§ TASK TO CARRY OUT:
Every line below should be repeated exactly.

§ STORED DATA:
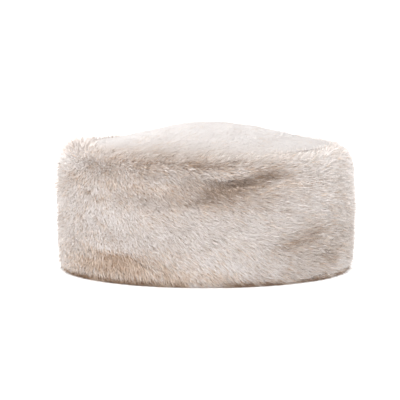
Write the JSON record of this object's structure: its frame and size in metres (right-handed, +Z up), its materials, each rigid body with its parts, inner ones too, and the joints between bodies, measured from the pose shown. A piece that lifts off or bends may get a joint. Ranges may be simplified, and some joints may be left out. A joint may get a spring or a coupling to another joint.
{
  "type": "fur hat",
  "caption": "Soft pillbox fur hat: a deep band of short dense pile that turns over the shoulder to a low domed crown sewn inside it, hollow and open below.",
  "frame": {"origin": "On the surface that the hat stands on, under the middle of its head oval.", "axes": "+X along the head oval's length, the way the fur of the front lies; +Y across it, away from the long side with the fold; +Z up through the crown."},
  "size_m": [0.2487, 0.2164, 0.1221],
  "materials": {
    "band_fur": "Short dense matt fur, cream tips over taupe underfur, laid one way round; plain suede-like pelt inside.",
    "crown_fur": "The same fur with paler, almost white tips, combed along the hat; plain suede-like pelt inside."
  },
  "bodies": {
    "root": {"side_band": "band_fur", "crown": "crown_fur"}
  },
  "joints": []
}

§ EXERCISE RESULT:
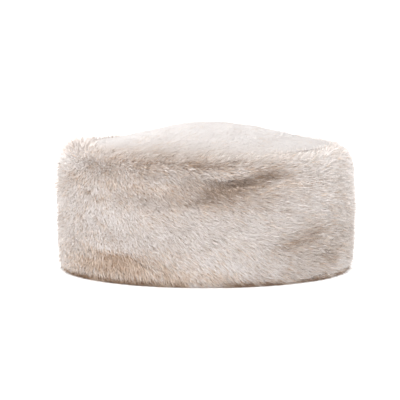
Write the JSON record of this object's structure: its frame and size in metres (right-handed, +Z up), its materials, each rigid body with its parts, inner ones too, and the joints between bodies, measured from the pose shown. A piece that lifts off or bends may get a joint. Ranges may be simplified, and some joints may be left out. A joint may get a spring or a coupling to another joint.
{
  "type": "fur hat",
  "caption": "Soft pillbox fur hat: a deep band of short dense pile that turns over the shoulder to a low domed crown sewn inside it, hollow and open below.",
  "frame": {"origin": "On the surface that the hat stands on, under the middle of its head oval.", "axes": "+X along the head oval's length, the way the fur of the front lies; +Y across it, away from the long side with the fold; +Z up through the crown."},
  "size_m": [0.2487, 0.2164, 0.1221],
  "materials": {
    "band_fur": "Short dense matt fur, cream tips over taupe underfur, laid one way round; plain suede-like pelt inside.",
    "crown_fur": "The same fur with paler, almost white tips, combed along the hat; plain suede-like pelt inside."
  },
  "bodies": {
    "root": {"side_band": "band_fur", "crown": "crown_fur"}
  },
  "joints": []
}